Here is how Bauer describes the phenomenon of Amidah in his earlier book, Rethinking the Holocaust:
"The Hebrew term amidah...means literally "standing up against," but that does not capture the deeper sense of the word. When I speak of resistance, I mean amidah, and that includes both armed and unarmed actions and excludes passive resistance, although that term is almost a non sequitur, because one cannot really resist passively. When one refuses to budge in the face of brutal force, one does not resist passively; one resists without using force, and that is not the same thing.

What does amidah include? It includes smuggling food into ghettos; mutual self-sacrifice within the family to avoid starvation or worse; cultural, educational, religious and political activities taken to strengthen morale; the work of doctors, nurses and educators to consciously maintain health and moral fiber to enable individual and group survival; and, of course, armed rebellion or the use of force (with bare hands or with "cold" weapons) against the Germans and their collaborators.(Rethinking the Holocaust, p. 120.)
The discussion in this book notes that, "Unarmed Amidah in the Kresy was limited by the impossible external circumstances, although it did exist in some places and was expressed in ways that were specific to the areas discussed here." (And note how in this later book he capitalizes Amidah.)

Okay. This is not a perfect book. But it is definitive and compelling. In the example that I summarized regarding Amidah, and in many other ways that Bauer retells this tragic chapter of our people's past, his version shines brightly with insights and explanatory power.

1 comment:

grzegorz said...

Just read this book and I have strong feeling that the author is jumping to his conclusions too quickly, ignores a lot of historical context and is treating subjective materials (like memoirs) as objective, historical sources.

He is also very chaotic in defining geographical and administrative nuances of Kresy (one moment he is talking about Kresy just to start about purely Belarusian territories in a second)

The argument which has put me off the most was this one: "Holocaust was impossible without active role played by (Polish) inhabitants. Germans, according to him, were unable to achieve their goals, without active role of the locals.
If this is a fact, how come 3 million of native polish citizens had lost their live also during the events???????????
So according to Bauer 3 milions of Jews couldn't have possibly been wiped out without "Polish helpers" but 3 milions of native Polish could? Explain this to me.

This is barely one of many "shortcut's" Bauer is taking without explanation.

According to his book Jews were helpless subjects of local antisemites. He argues that there were more hostile gentiles in Poland who sought to kill Jews due to their deeply-rooted antisemitism then there were the rescuers. This again is a simple ignorance of the historical context and unjust simplification. Stating this he is forgetting the fact that only in Poland if the hidden Jew was found, often whole gentile family had to die.
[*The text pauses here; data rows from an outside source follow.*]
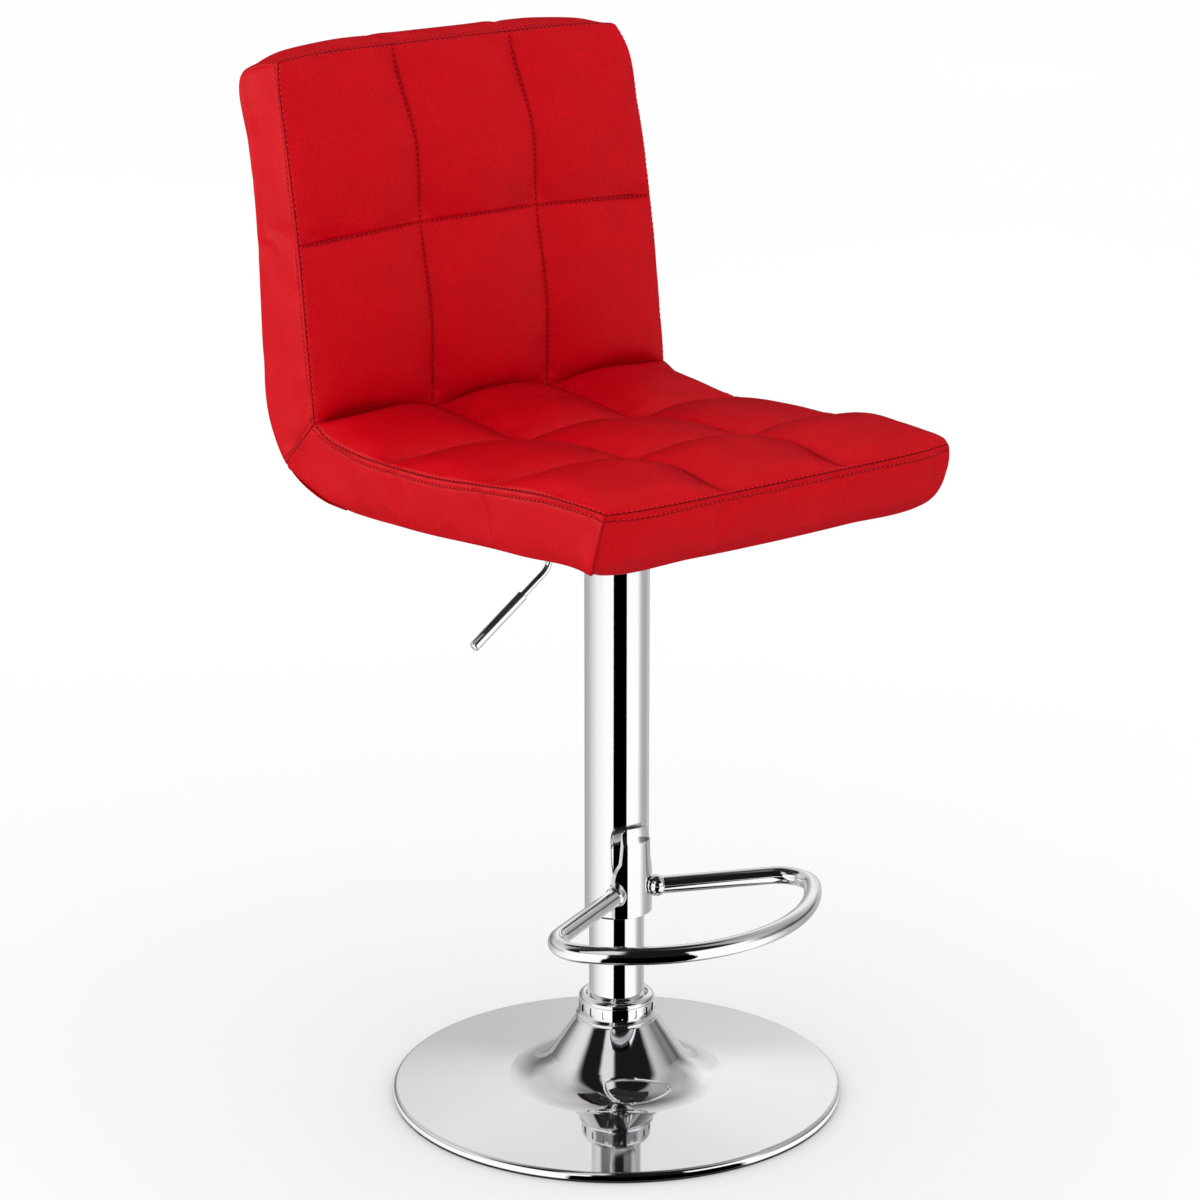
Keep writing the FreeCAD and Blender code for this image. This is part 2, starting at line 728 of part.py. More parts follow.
def upholstery():
    """Foam and cover, from one outline of the side of the seat and back."""
    outer = profile_wire()
    inner = outer.makeOffset2D(-COVER_T, 2)
    if Part.Face(inner).Area > Part.Face(outer).Area:
        inner = outer.makeOffset2D(COVER_T, 2)
    half = SEAT_HALF_WIDTH
    inside = half - COVER_T
    core = slab(inner, -inside, inside)
    band = slab(outer, -inside, inside).cut(core)

    in_seat = (-100.0, 600.0)
    in_bend = (215.0, 600.0)
    in_rear = (150.0, 590.0)
    in_back = (245.0, 900.0)

    def beyond(middle, corner, reach=400.0):
        dy = corner[0] - middle[0]
        dz = corner[1] - middle[1]
        length = math.hypot(dy, dz)
        return (middle[0] + dy / length * reach, middle[1] + dz / length * reach)

    front_low = beyond(in_seat, FRONT_BOTTOM)
    front_high = beyond(in_seat, FRONT_TOP)
    crease_out = beyond(in_bend, CREASE)
    top_front = beyond(in_back, BACK_TOP_FRONT)
    top_rear = beyond(in_back, BACK_TOP_REAR)
    rear_low = beyond(in_rear, UNDERSIDE_REAR)
    regions = {
        "seat_front_boxing": [in_seat, front_low, front_high],
        "seat_top_panel": [in_seat, front_high, crease_out, in_bend],
        "back_front_panel": [in_bend, crease_out, top_front, in_back],
        "back_top_boxing": [in_back, top_front, top_rear],
        "back_rear_panel": [in_back, top_rear, (900.0, 500.0), rear_low, in_rear, in_bend],
        "underside_cloth": [in_seat, in_rear, rear_low, front_low],
    }
    for name, region in regions.items():
        parts[name] = band.common(polygon_slab(region, -inside, inside))
    parts["underside_cloth"] = parts["underside_cloth"].cut(bolt_clearances(BOLT_R + 0.3, -10, 10))

    # the sides are cut in two by the mitre seam that runs from the crease to the rear bend
    mitre = [(CREASE[0] - 80.0, 700.0), CREASE, MITRE_END, (MITRE_END[0], 400.0)]
    seat_side = [(-400.0, 400.0), (-400.0, 700.0)] + mitre
    for side, x0 in (("right", inside), ("left", -half)):
        panel = slab(outer, x0, x0 + COVER_T)
        seat_cut = polygon_slab(seat_side, x0 - 1, x0 + COVER_T + 1)
        parts["seat_boxing_" + side] = panel.common(seat_cut)
        parts["back_boxing_" + side] = panel.cut(seat_cut)

    shell = parts["seat_shell"]
    foam = core.cut(shell).cut(bolt_clearances(BOLT_R + 0.4, 0, BOLT_LENGTH + 0.6))
    foam = foam.cut(tilted_group(tee_nut_solids(False)))
    seat_cut = polygon_slab(seat_side, -half, half)
    parts["seat_foam"] = biggest(foam.common(seat_cut))
    parts["back_foam"] = biggest(foam.cut(seat_cut))


def biggest(shape):
    return max(shape.Solids, key=lambda s: s.Volume)


# ---------------------------------------------------------------- build
parts["base_pan"] = base_pan()
parts["base_floor_ring"] = base_floor_ring()
parts["base_ballast_plate"] = base_ballast_plate()
parts["column_bolts"] = column_bolts()
parts["column_socket"] = column_socket()
parts["base_collar"] = base_collar()
parts["stand_tube"] = stand_tube()
parts["tube_base_plate"] = tube_base_plate()
parts["guide_bush"] = guide_bush()
parts["thrust_washer_lower"] = ring(SPIGOT_R + 1, BALL_CIRCLE + 3, TUBE_PLATE_TOP, LOWER_WASHER_TOP)
parts["thrust_balls"] = thrust_balls()
parts["thrust_washer_upper"] = ring(SPIGOT_R, BALL_CIRCLE + 3, UPPER_WASHER_BOTTOM, SHOULDER_Z)
parts["piston_rod"] = piston_rod()
parts["rod_clip"] = rod_clip()
parts["piston"] = piston()
parts["piston_seal"] = ring(BORE_R - SEAL_DEPTH, BORE_R - RUN / 2, SEAL_Z, SEAL_Z + SEAL_T)
parts["gas_cylinder"] = gas_cylinder()
parts["cylinder_gland"] = cylinder_gland()
parts["gland_seal"] = gland_seal()
parts["cylinder_taper"] = cylinder_taper()
parts["release_pin"] = release_pin()
parts["column_sleeve"] = column_sleeve()
parts["sleeve_glide_bush"] = sleeve_glide_bush()
parts["sleeve_top_cap"] = sleeve_top_cap()
parts["footrest_bracket"] = footrest_bracket()
parts["footrest_loop"] = footrest_loop()
parts["footrest_welds"] = footrest_welds()
parts["seat_plate"] = seat_plate()
parts["plate_hub"] = plate_hub()
parts["lever_bracket"] = lever_bracket()
parts["lever_pivot_pin"] = lever_pivot_pin()
parts["lever_rod"] = lever_rod()
parts["lever_handle"] = lever_handle()
parts["seat_bolts"] = seat_bolts()
parts["seat_washers"] = seat_washers()
parts["tee_nuts"] = tee_nuts()
parts["seat_shell"] = seat_shell()
upholstery()

os.makedirs("parts", exist_ok=True)
for name, shape in parts.items():
    shape.exportStep("parts/" + name + ".step")
    print("%-22s solids %2d valid %s volume %.0f" % (name, len(shape.Solids), shape.isValid(), shape.Volume))
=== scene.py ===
"""Looks of the adjustable swivel bar stool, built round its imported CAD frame.

The outlines below are in millimetres, in the frame's own axes: X to the right, -Y to the front, Z up.
Meshes are made in metres. The upholstery is two closed cushions, each a box of six sewn panels, and every
panel is a grid of points whose first index runs along its seam and whose second runs away from it.
"""
import math

import bmesh
import bpy
import numpy as np
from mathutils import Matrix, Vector


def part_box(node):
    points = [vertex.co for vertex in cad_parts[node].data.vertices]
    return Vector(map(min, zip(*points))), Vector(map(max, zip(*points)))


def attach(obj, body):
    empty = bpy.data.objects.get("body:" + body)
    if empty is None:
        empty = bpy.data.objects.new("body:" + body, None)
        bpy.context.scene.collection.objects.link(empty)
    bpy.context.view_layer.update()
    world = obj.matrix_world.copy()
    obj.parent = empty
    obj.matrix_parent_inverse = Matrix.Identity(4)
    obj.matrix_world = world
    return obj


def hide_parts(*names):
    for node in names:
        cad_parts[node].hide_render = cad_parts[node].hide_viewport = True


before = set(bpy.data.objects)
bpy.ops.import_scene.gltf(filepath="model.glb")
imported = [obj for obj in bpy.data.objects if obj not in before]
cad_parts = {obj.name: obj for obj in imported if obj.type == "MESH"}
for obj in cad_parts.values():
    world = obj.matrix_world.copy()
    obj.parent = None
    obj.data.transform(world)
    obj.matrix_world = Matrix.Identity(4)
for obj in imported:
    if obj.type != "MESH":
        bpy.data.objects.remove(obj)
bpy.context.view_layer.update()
MM = 0.001


# ---- sizes taken from the frame
def box_mm(node):
    """The lowest and the highest corner of a node."""
    low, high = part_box(node)
    return np.array(low) / MM, np.array(high) / MM


HALF = box_mm("seat_boxing_right")[1][0]
(_, FRONT, LIP), (_, _, EDGE) = box_mm("seat_front_boxing")
(_, CREASE, _), (_, TOP_FRONT, TOP) = box_mm("back_front_panel")
(_, _, UNDER), (_, REAR, TOP_REAR) = box_mm("back_rear_panel")
(_, UNDER_FRONT, _), (_, FLAP, _) = box_mm("underside_cloth")

# ---- upholstery outlines
CELL = 65.0  # distance of the long quilt seams from the middle
# The quilt lines are numbered from the front: 0 front edge, 1 and 2 seat seams, 3 crease, 4 back seam, 5 top.
CREASE_SIDE = (3.0, HALF + 1, CREASE + 2, EDGE - 4)
CREASE_MIDDLE = (3.0, CREASE + 8, EDGE - 8)
SEAT_SIDE = [  # line number, then x, y, z of the right-hand edge seam
    (0.0, HALF - 9, FRONT + 1.5, EDGE - 3.5),
    (0.08, HALF - 6, FRONT + 11, EDGE - 2),
    (0.5, HALF - 2.5, FRONT + 75, EDGE - 1.5),
    (1.0, HALF - 1, FRONT + 151, EDGE - 9),
    (1.5, HALF, FRONT + 224, EDGE - 17),
    (2.0, HALF + 1, CREASE - 102, EDGE - 19.5),
    (2.5, HALF + 1, CREASE - 46, EDGE - 18),
    (2.8, HALF + 1, CREASE - 15, EDGE - 13),
    CREASE_SIDE,
]
SEAT_MIDDLE = [  # line number, then y and z where it crosses the long quilt seams
    (0.0, FRONT - 6.5, EDGE - 4),
    (0.5, FRONT + 59, EDGE - 1),
    (1.0, FRONT + 125, EDGE - 2),
    (1.5, FRONT + 202, EDGE - 10),
    (2.0, CREASE - 121, EDGE - 16),
    (2.5, CREASE - 54, EDGE - 18),
    CREASE_MIDDLE,
]
BACK_SIDE = [
    CREASE_SIDE,
    (3.5, HALF + 0.5, CREASE + 12, EDGE + 74),
    (4.0, HALF, TOP_FRONT - 30, TOP - 160),
    (4.5, HALF - 1.5, TOP_FRONT - 14, TOP - 81),
    (4.86, HALF - 4, TOP_FRONT + 1, TOP - 22),
    (5.0, HALF - 9.5, TOP_FRONT + 10, TOP - 4.2),
]
BACK_MIDDLE = [
    CREASE_MIDDLE,
    (3.5, CREASE + 14, EDGE + 71),
    (4.0, TOP_FRONT - 29, TOP - 154),
    (4.5, TOP_FRONT - 17, TOP - 79),
    (5.0, TOP_FRONT + 12, TOP),
]
INSET = HALF - 11  # x of the bottom and rear edges, where the side panels end
OUTER_EDGE = [  # line number, then x, y, z of the right-hand bottom and rear edge
    (0.0, INSET + 1.5, FRONT + 21, LIP + 1.3),
    (0.5, INSET - 1, FRONT + 76, LIP - 2.5),
    (1.0, INSET, FRONT + 147, UNDER + 12),
    (2.0, INSET, FRONT + 284, UNDER + 2),
    (2.5, INSET + 1, FLAP, UNDER),
    (2.7, INSET + 3, FLAP + 34, UNDER + 3),
    (2.85, INSET + 5, FLAP + 60, UNDER + 12),
    (3.0, INSET + 6, FLAP + 79, UNDER + 24),
    (3.15, INSET + 6, REAR - 45, UNDER + 41),
    (3.35, INSET + 7, REAR - 32, UNDER + 70),
    (3.6, INSET + 7, REAR - 27, UNDER + 118),
    (4.0, INSET + 7, REAR - 22, TOP - 161),
    (4.5, INSET + 6, REAR - 10, TOP - 84),
    (4.9, INSET + 4, REAR + 6, TOP - 32),
    (5.0, INSET + 1, REAR + 8, TOP_REAR - 5),
]
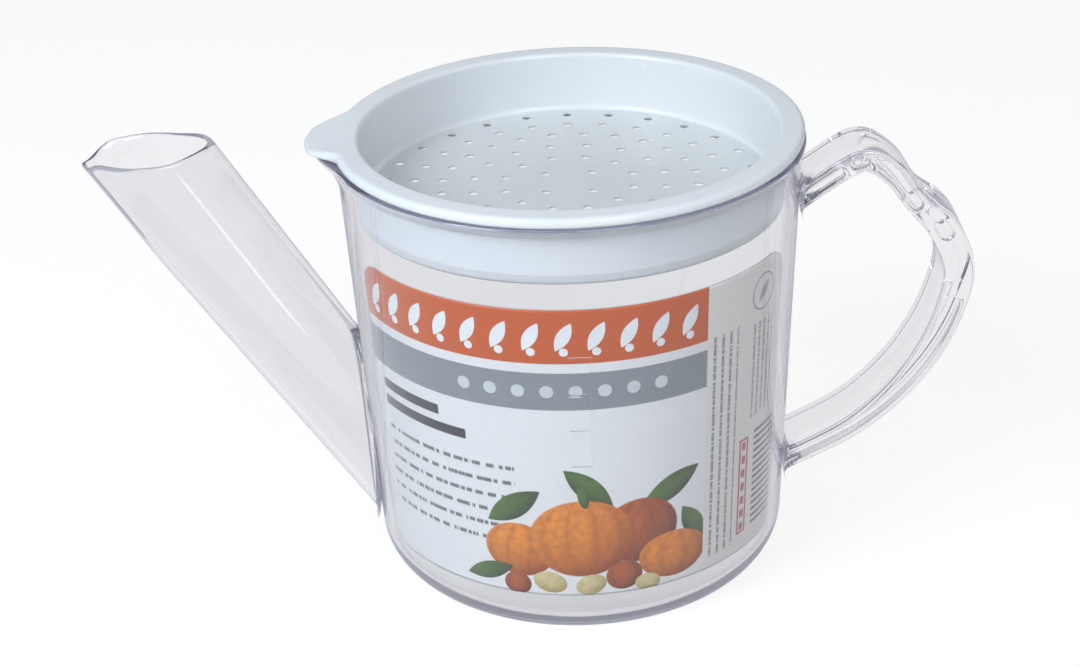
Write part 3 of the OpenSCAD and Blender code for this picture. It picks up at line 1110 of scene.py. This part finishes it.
def drawSide(tree, at, color, look):
    edge, soft = look["sideFrom"], look["sideSoft"]
    color = mixColor(tree, ramp(tree, at[0], edge - soft, edge + soft), color, look["sideColor"])
    for left, right, low, high, pitch in look["sideLines"]:
        column, line = lineIn(tree, at[0], left, pitch, look["sideThick"])
        line = calc(tree, "MULTIPLY", line, boxMask(tree, at, left, right, low, high))
        marks = calc(tree, "MULTIPLY", line, dashes(tree, at[1], column, *look["sideDashes"]))
        marks = calc(tree, "MULTIPLY", marks, look["sideStrength"])
        color = mixColor(tree, marks, color, look["faintInk"])
    color = drawRing(tree, at, color, look)
    return drawBlocks(tree, at, color, look)


def bareInside(tree, color, look):
    # the card's side towards the cup's inside has no print
    place = addNode(tree, "ShaderNodeTexCoord").outputs["Object"]
    x, y, z = addNode(tree, "ShaderNodeSeparateXYZ", {0: place}).outputs
    middleR = (wallR(0) - cup["wall"] - card["gap"] - card["thickness"] / 2) * mm
    middleHere = calc(tree, "MULTIPLY_ADD", z, wallR(1) - wallR(0), middleR)
    within = calc(tree, "LESS_THAN", distance(tree, x, y), middleHere)
    return mixColor(tree, within, color, look["bare"])


def makePrintedCard(name, look):
    material, tree = emptyMaterial(name)
    uv = addNode(tree, "ShaderNodeUVMap", uv_map="print").outputs[0]
    at = addNode(tree, "ShaderNodeSeparateXYZ", {0: uv}).outputs[:2]
    color = drawBands(tree, at, look["paper"], look)
    color = drawRows(tree, at, color, look)
    color = drawPicture(tree, at, color)
    color = drawSide(tree, at, color, look)
    color = bareInside(tree, color, look)
    fibres = addNode(tree, "ShaderNodeTexNoise", {
        "Vector": uv, "Scale": look["fibres"], "Detail": 6}).outputs[0]
    worn = ramp(tree, fibres, *look["mottle"], smooth=False)
    aged = addNode(tree, "ShaderNodeVectorMath", {0: color, "Scale": worn}, operation="SCALE")
    bump = addNode(tree, "ShaderNodeBump", {"Strength": look["bump"], "Height": fibres,
                                            "Distance": look["bumpDepth"] * mm})
    sheen = calc(tree, "MULTIPLY_ADD", fibres, look["roughSpread"], look["roughness"])
    paper = addNode(tree, "ShaderNodeBsdfPrincipled", {
        "Base Color": aged.outputs[0], "Roughness": sheen, "Normal": bump.outputs[0]})
    showSurface(tree, paper)
    return material


paintedShape = makePaintedShape()
printedCard = makePrintedCard("printedCard", cardPrint)
print("card printed")

finishPiece(combined(makeCup(), makeBoreCutter(), "DIFFERENCE"), "cupShell", clearCup,
            "cup_body", "cup")
finishPiece(makeSpout(), "spoutTube", clearSpout, "cup_body", "spout")
finishPiece(makeHandle(), "handleLoop", clearHandle, "cup_body", "handle")
finishPiece(makeStrainer(), "strainerLid", whitePlastic, "strainer_body",
            "strainer")
labelCard = finishPiece(makeCard(), "labelCard", printedCard, "cup_body",
                        "label_card")
thick = labelCard.modifiers.new("thickness", "SOLIDIFY")
thick.thickness = card["thickness"] * mm
thick.offset = -1

studio = {
    "skyLight": (0.97, 0.985, 1.0, 1),
    "skyStrength": 0.36,
    # a darker ceiling that only mirrored and bent rays meet, between these two heights
    "ceiling": (0.5, 0.5, 0.6, 1),
    "ceilingRise": (0.3, 0.6),
    # what is seen of the surroundings, and what plastic mirrors of them
    "white": (1, 1, 1, 1),
    "mirrored": (0.45, 0.45, 0.5, 1),
    "floorColor": (0.8, 0.8, 0.8, 1),
    "floorSize": 3,
    "floorDrop": 0.1,
    # the floor that the camera sees is mostly its own glow, so only a faint shadow shows
    "floorFaint": (0.25, 0.25, 0.25, 1),
    "floorGlow": 0.8,
}

# place, what it points at, size, power and colour
lamps = {
    "keyLamp": ((-0.62, -0.52, 0.73), (0, 0, 0.06), (0.4, 0.45), 6.4, (0.86, 0.94, 1)),
    "fillLamp": ((0.25, -0.7, 0.8), (0, 0, 0.06), (0.4, 0.5), 3.3, (0.94, 0.97, 1)),
    # a narrow light low in front that draws the streak along the spout
    "stripLamp": ((0.14, -0.44, 0.065), (-0.09, 0, 0.08), (0.035, 0.11), 0.05, (1, 1, 1)),
}


def seenDirectly(tree):
    # what the camera sees by itself, through plastic or mirrored in it, and what is mirrored
    path = addNode(tree, "ShaderNodeLightPath").outputs
    seen = calc(tree, "ADD", path["Is Camera Ray"], path["Is Glossy Ray"])
    seen = calc(tree, "ADD", seen, path["Is Transmission Ray"])
    unlit = calc(tree, "LESS_THAN", path["Diffuse Depth"], 0.5)
    seen = calc(tree, "MULTIPLY", calc(tree, "MINIMUM", seen, 1.0), unlit)
    notThrough = calc(tree, "SUBTRACT", 1.0, path["Is Transmission Ray"])
    mirrored = calc(tree, "MULTIPLY", path["Is Glossy Ray"], notThrough)
    return seen, mirrored, path["Is Camera Ray"]


def makeWorld():
    world = bpy.data.worlds.new("studio")
    world.use_nodes = True
    tree = world.node_tree
    tree.nodes.clear()
    seen, mirrored, camera = seenDirectly(tree)
    direction = addNode(tree, "ShaderNodeTexCoord").outputs["Generated"]
    up = addNode(tree, "ShaderNodeSeparateXYZ", {0: direction}).outputs[2]
    ceiling = ramp(tree, up, *studio["ceilingRise"])
    ceiling = calc(tree, "MULTIPLY", ceiling, calc(tree, "SUBTRACT", 1.0, camera))
    around = mixColor(tree, mirrored, studio["white"], studio["mirrored"])
    backdrop = mixColor(tree, ceiling, around, studio["ceiling"])
    shown = addNode(tree, "ShaderNodeBackground", {"Color": backdrop, "Strength": 1.0})
    light = addNode(tree, "ShaderNodeBackground", {"Color": studio["skyLight"],
                                                   "Strength": studio["skyStrength"]})
    mixed = mixShaders(tree, seen, light, shown)
    addNode(tree, "ShaderNodeOutputWorld", {"Surface": mixed.outputs[0]})
    bpy.context.scene.world = world


def makeFloor():
    bm = bmesh.new()
    bmesh.ops.create_grid(bm, x_segments=1, y_segments=1, size=studio["floorSize"])
    bmesh.ops.translate(bm, verts=bm.verts, vec=(0, 0, -studio["floorDrop"] * mm))
    floor = sceneObject(bm, "floor")
    material, tree = emptyMaterial("floorPaper")
    seen, mirrored, _ = seenDirectly(tree)
    plain = addNode(tree, "ShaderNodeBsdfDiffuse", {"Color": studio["floorColor"]})
    faint = addNode(tree, "ShaderNodeBsdfDiffuse", {"Color": studio["floorFaint"]})
    glowColor = mixColor(tree, mirrored, studio["white"], studio["mirrored"])
    glow = addNode(tree, "ShaderNodeEmission", {"Color": glowColor,
                                                "Strength": studio["floorGlow"]})
    whitened = addNode(tree, "ShaderNodeAddShader", {0: faint.outputs[0], 1: glow.outputs[0]})
    mixed = mixShaders(tree, seen, plain, whitened)
    showSurface(tree, mixed)
    floor.data.materials.append(material)


def addLamp(name, place, aim, size, power, color):
    lamp = bpy.data.lights.new(name, "AREA")
    lamp.shape = "RECTANGLE"
    lamp.size, lamp.size_y = size
    lamp.energy = power
    lamp.color = color
    obj = bpy.data.objects.new(name, lamp)
    obj.location = place
    obj.rotation_euler = (Vector(aim) - Vector(place)).to_track_quat("-Z", "Y").to_euler()
    obj.visible_transmission = False
    obj.visible_camera = False
    bpy.context.scene.collection.objects.link(obj)


view = {
    "place": Vector((0, -0.4637, 0.3018)),
    "aim": Vector((-0.009447, 0, 0.061201)),
    "roll": math.radians(-2.567),
    "lens": 64.79,
    "sensor": 36,
    "nearest": 0.01,
}


def makeCamera():
    camera = bpy.data.cameras.new("camera")
    camera.lens = view["lens"]
    camera.sensor_width = view["sensor"]
    camera.clip_start = view["nearest"]
    obj = bpy.data.objects.new("camera", camera)
    ahead = (view["aim"] - view["place"]).normalized()
    right = ahead.cross(Vector((0, 0, 1))).normalized()
    up = right.cross(ahead)
    turn = Matrix.Rotation(-view["roll"], 3, ahead)
    axes = Matrix((turn @ right, turn @ up, -ahead)).transposed()
    obj.matrix_world = Matrix.Translation(view["place"]) @ axes.to_4x4()
    bpy.context.scene.collection.objects.link(obj)
    bpy.context.scene.camera = obj


makeWorld()
makeFloor()
for name, settings in lamps.items():
    addLamp(name, *settings)
makeCamera()
bpy.context.scene.view_settings.view_transform = "Standard"
print("studio made")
He seem to be very proud of proving that Jews resisted their oppressors by peaceful means (excuse me??????) ignoring completely the fact, that JEWISH police and JEWISH judenrat's were first to help to put the Jews to the transports instead of organising resistence... that the resistance movement in famous Warsaw Getto has been set up in 1943!!!! 1943 when in the getto of 500.000 were only 60- 70.000 left!!! And this due to arguments between Bund, Zionists and other organisations.

This book is not advancing the study of holocaust but putting this study +/- 10 years back!